Project Roadmap & Future Horizons

Project: synth-pdb
Focus: Biophysical Realism, Computational Efficiency, AI Research Support
Strategy: Weighted by Highest Reward / Lowest Risk

✅ Recently Completed

The following features have been successfully implemented and verified: - Batched Generation (GPU-First): Vectorized SIMD/GPU-ready data factory. - D-Amino Acid Support: Mirror-image peptide generation and validation. - Hard Decoy Generation: Gaussian drift and sequence threading for AI training. - Numba JIT Support: Core geometry kernels optimized for high-performance. - Cyclic Peptide Support: Head-to-tail cyclization for therapeutic modeling.

🚀 Next Horizons (Prioritized)

Sorted by High-Value / Low-Risk first.

1. ML Integration Examples 🤖 (High Value / Low Risk)

Concept: Provide Jupyter notebooks/scripts demonstrating zero-copy handover from BatchedPeptide to PyTorch/JAX/MLX.
Why: Closes the loop for AI researchers. Shows how to use the "contiguous tensor" output in real training pipelines.
Implementation: Create an examples/ml_loading/ directory with clear demonstrations.

2. Hardware Benchmarking Suite ⏱️ (Medium-High Value / Low Risk)
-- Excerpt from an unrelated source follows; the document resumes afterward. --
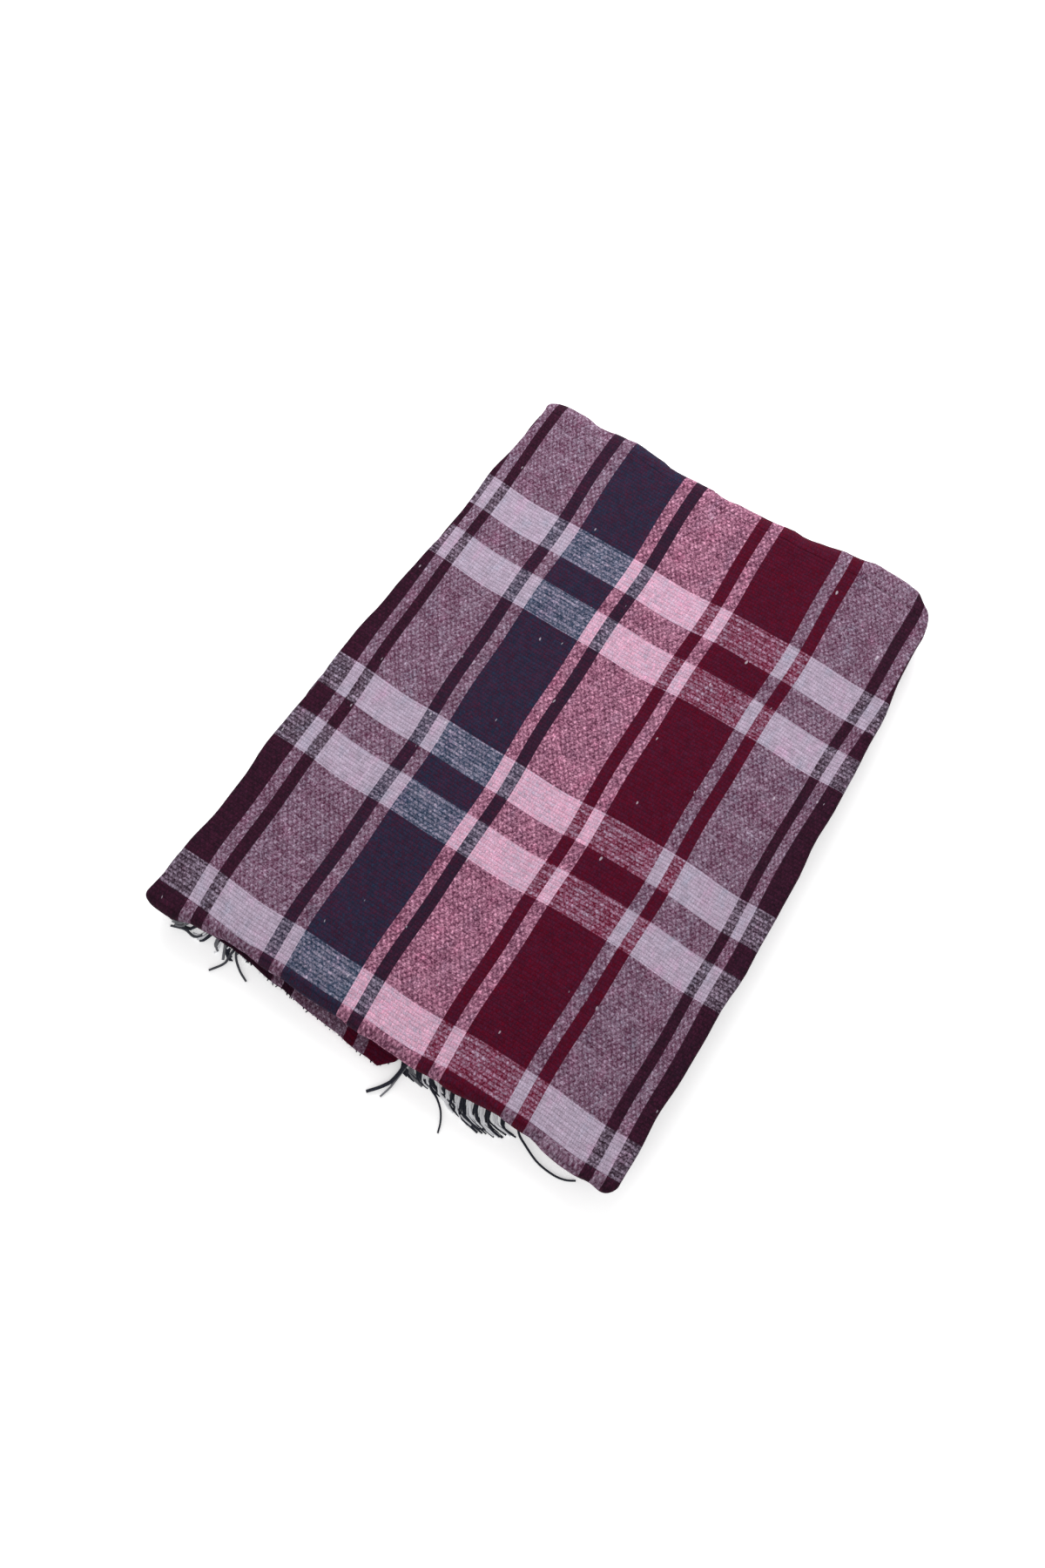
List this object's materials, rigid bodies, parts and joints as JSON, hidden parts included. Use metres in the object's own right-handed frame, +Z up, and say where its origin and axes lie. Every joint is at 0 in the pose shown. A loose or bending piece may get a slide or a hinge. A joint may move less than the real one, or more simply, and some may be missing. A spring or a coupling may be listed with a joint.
{
  "type": "folded throw blanket",
  "caption": "Plaid woven throw blanket with fringed ends, folded flat into a rectangular package whose upper half opens about the far fold.",
  "frame": {"origin": "middle of the package's footprint, on the surface it lies on", "axes": "+X across the package along the weft, +Y from the near folded edge to the far folds along the warp, +Z up"},
  "size_m": [0.319, 0.4198, 0.0285],
  "materials": {
    "plaid_cloth": "coarse plain weave, soft napped",
    "fringe_yarn": "loose yarn ends"
  },
  "bodies": {
    "lower_half": {"leaf_1_panel_1": "plaid_cloth", "leaf_1_outer_right_fold": "plaid_cloth", "leaf_1_panel_2": "plaid_cloth", "leaf_1_left_fold": "plaid_cloth", "leaf_1_panel_3": "plaid_cloth", "leaf_1_inner_right_fold": "plaid_cloth", "leaf_1_panel_4": "plaid_cloth", "leaf_2_panel_1": "plaid_cloth", "leaf_2_outer_right_fold": "plaid_cloth", "leaf_2_panel_2": "plaid_cloth", "leaf_2_left_fold": "plaid_cloth", "leaf_2_panel_3": "plaid_cloth", "leaf_2_inner_right_fold": "plaid_cloth", "leaf_2_panel_4": "plaid_cloth", "far_fold_outer": "plaid_cloth", "far_fold_inner": "plaid_cloth", "leaf_1_panel_1_fringe": "fringe_yarn", "leaf_1_panel_2_fringe": "fringe_yarn", "leaf_1_panel_3_fringe": "fringe_yarn", "leaf_1_panel_4_fringe": "fringe_yarn", "leaf_2_panel_1_fringe": "fringe_yarn", "leaf_2_panel_2_fringe": "fringe_yarn", "leaf_2_panel_3_fringe": "fringe_yarn", "leaf_2_panel_4_fringe": "fringe_yarn"},
    "upper_half": {"leaf_3_panel_1": "plaid_cloth", "leaf_3_outer_right_fold": "plaid_cloth", "leaf_3_panel_2": "plaid_cloth", "leaf_3_left_fold": "plaid_cloth", "leaf_3_panel_3": "plaid_cloth", "leaf_3_inner_right_fold": "plaid_cloth", "leaf_3_panel_4": "plaid_cloth", "leaf_4_panel_1": "plaid_cloth", "leaf_4_outer_right_fold": "plaid_cloth", "leaf_4_panel_2": "plaid_cloth", "leaf_4_left_fold": "plaid_cloth", "leaf_4_panel_3": "plaid_cloth", "leaf_4_inner_right_fold": "plaid_cloth", "leaf_4_panel_4": "plaid_cloth", "near_fold": "plaid_cloth"}
  },
  "joints": [
    {"name": "last_fold", "type": "hinge", "parent": "lower_half", "child": "upper_half", "pos_m": [0, 0.1972, 0.01425], "axis": [-1, 0, 0], "range_deg": [0, 179.8], "deforming": ["far_fold_outer", "far_fold_inner"]}
  ]
}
Concept: A formal tool to compare Serial vs. Batched performance across hardware (CPU vs. Apple Silicon M-series).
Why: Quantifies the efficiency gains of the "GPU-First" architecture and justifies its use for large-scale data production.
Implementation: New benchmarks/ module with automated performance plotting.
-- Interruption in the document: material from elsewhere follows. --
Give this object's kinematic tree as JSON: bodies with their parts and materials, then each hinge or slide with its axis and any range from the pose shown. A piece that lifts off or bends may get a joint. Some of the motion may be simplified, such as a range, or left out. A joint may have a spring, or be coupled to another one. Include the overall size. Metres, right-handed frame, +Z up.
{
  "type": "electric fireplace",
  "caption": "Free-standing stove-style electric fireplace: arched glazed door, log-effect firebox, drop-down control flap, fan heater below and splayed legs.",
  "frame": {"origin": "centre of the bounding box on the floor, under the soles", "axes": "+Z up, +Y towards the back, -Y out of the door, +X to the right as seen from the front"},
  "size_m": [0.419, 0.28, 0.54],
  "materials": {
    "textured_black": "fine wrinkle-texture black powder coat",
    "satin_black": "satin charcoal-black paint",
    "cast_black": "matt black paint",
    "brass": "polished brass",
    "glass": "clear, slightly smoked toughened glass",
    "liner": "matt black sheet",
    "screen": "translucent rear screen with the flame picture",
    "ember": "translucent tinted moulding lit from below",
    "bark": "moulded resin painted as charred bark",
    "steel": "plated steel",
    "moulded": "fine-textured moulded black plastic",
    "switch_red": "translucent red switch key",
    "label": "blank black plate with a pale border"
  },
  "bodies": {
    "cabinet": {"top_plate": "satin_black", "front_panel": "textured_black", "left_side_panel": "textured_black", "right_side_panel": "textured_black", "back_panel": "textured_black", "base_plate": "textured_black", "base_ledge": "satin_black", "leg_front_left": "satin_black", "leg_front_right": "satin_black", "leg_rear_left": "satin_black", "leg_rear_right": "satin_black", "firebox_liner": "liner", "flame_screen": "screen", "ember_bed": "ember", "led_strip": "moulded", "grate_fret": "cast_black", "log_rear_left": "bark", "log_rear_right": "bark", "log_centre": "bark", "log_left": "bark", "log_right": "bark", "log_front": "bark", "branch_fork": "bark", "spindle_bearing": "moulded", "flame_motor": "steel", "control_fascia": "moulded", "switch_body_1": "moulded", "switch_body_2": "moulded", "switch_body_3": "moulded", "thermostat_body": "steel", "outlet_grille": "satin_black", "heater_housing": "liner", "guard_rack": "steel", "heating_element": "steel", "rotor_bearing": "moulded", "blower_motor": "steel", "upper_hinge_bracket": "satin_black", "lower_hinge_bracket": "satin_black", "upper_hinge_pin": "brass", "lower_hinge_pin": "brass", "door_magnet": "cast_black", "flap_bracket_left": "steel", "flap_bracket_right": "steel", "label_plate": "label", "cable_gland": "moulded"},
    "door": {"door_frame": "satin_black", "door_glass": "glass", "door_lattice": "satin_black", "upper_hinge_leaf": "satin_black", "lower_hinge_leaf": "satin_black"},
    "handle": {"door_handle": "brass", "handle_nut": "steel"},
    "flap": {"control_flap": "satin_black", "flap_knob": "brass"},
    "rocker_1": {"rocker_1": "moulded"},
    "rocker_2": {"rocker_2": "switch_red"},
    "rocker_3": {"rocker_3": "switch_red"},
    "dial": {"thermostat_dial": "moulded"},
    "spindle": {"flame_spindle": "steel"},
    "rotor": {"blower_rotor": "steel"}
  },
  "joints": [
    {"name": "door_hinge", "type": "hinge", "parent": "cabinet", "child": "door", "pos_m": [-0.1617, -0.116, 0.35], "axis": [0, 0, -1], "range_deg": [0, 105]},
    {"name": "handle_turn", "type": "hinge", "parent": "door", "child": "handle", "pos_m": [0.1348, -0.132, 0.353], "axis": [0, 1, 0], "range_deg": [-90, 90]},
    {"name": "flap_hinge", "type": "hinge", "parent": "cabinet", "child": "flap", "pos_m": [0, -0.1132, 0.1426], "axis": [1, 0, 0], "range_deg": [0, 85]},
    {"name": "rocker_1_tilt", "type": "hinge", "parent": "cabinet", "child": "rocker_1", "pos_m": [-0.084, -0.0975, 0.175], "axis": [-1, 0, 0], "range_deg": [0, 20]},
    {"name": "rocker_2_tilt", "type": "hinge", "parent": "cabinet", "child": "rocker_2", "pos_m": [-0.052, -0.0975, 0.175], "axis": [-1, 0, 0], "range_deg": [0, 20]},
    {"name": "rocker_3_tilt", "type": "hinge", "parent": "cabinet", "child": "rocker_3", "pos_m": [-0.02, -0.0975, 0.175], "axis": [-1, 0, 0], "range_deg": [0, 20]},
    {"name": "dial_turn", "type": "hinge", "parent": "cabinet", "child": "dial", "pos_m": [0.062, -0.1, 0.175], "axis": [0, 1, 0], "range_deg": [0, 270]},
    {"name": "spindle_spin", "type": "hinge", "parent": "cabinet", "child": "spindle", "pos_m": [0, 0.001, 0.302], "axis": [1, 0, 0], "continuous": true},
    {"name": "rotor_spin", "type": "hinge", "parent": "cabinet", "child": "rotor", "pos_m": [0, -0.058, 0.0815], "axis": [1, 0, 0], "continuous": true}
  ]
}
3. "Chromophore" Educational Case (GFP) 🌈 (Medium-High Value / Medium Risk)

Concept: Specialized test case for a Green Fluorescent Protein (GFP) fragment, focusing on the Ser-Tyr-Gly cyclization.
Why: Adds coordination chemistry and post-translational modification (PTM) education.
Implementation: Extend cofactors.py or create special_chemistry.py to handle the unique SYG ring closure.

🔬 Section 1: Biophysical Realism

Goal: Generate structures that are indistinguishable from experimental data.

1. Explicit Solvent "Water Box" 💧

Concept: Simulate the protein in a box of explicit water molecules (TIP3P model) rather than implicit solvent.
Use Case: Capturing "water-bridging" interactions that stabilize specific conformations.
Risk: Medium. Increases minimization time significantly.

2. ✅ Macrocycle Design Lab (Cyclic Peptides)

Result: Implemented modeling for Oxytocin (disulfide) and Cyclosporine A (cyclic/D-amino).
Demo: hormone_lab.ipynb
Value: Macrocycles are at the forefront of drug discovery. An AI model that can design cyclic peptides needs a training set of realistic closed loops, which standard PDBs lack in sufficient quantity.

🤖 Section 2: AI Research Support

Goal: Provide data that trains better models (AlphaFold, RFDiffusion, etc.).

1. Co-Evolutionary Constraints (MSA) 🧬

Concept: Generate a family of sequences that imply a specific fold, simulating evolution.
Implementation: Enhance dataset.py to generate correlated mutations based on the contact map.

2. ✅ Full Orientogram Factory (\(\omega, \theta, \phi\) angles)

Result: Implemented vectorized 6D inter-residue orientations with virtual GLY \(C\beta\) support.
Demo: orientogram_lab.ipynb

3. ✅ Bulk Dataset Factory (NPZ Pipeline)

Result: Implemented high-performance NPZ export and PyTorch integration.
Demo: dataset_factory.ipynb

Result: Integrated synchronized structural generation with synthetic NMR observables.
Demo: neural_nmr_pipeline.ipynb
Value: Demonstrates how synth-pdb can train models to predict experimental observables (like NMR shifts) directly from sequence or 3D geometry.

5. 📉 Torsion Angle Drift & Distribution Analysis

Objective: Statistically analyze how adding "Drift" to Ramachandran angles affects the overall fold and the radius of gyration.
Key Features: --drift, dihedral_backbone, and BatchedGenerator.
Value: Useful for researchers testing the robustness of their GNNs (Graph Neural Networks) to small backbone perturbations.

📉 Long-Term / High Risk

Protein-Protein Docking: Complex multi-chain physics.
Metadynamics Simulation: Better suited for dedicated MD engines.
Fragment Assembly (Rosetta-style): Massive database dependencies.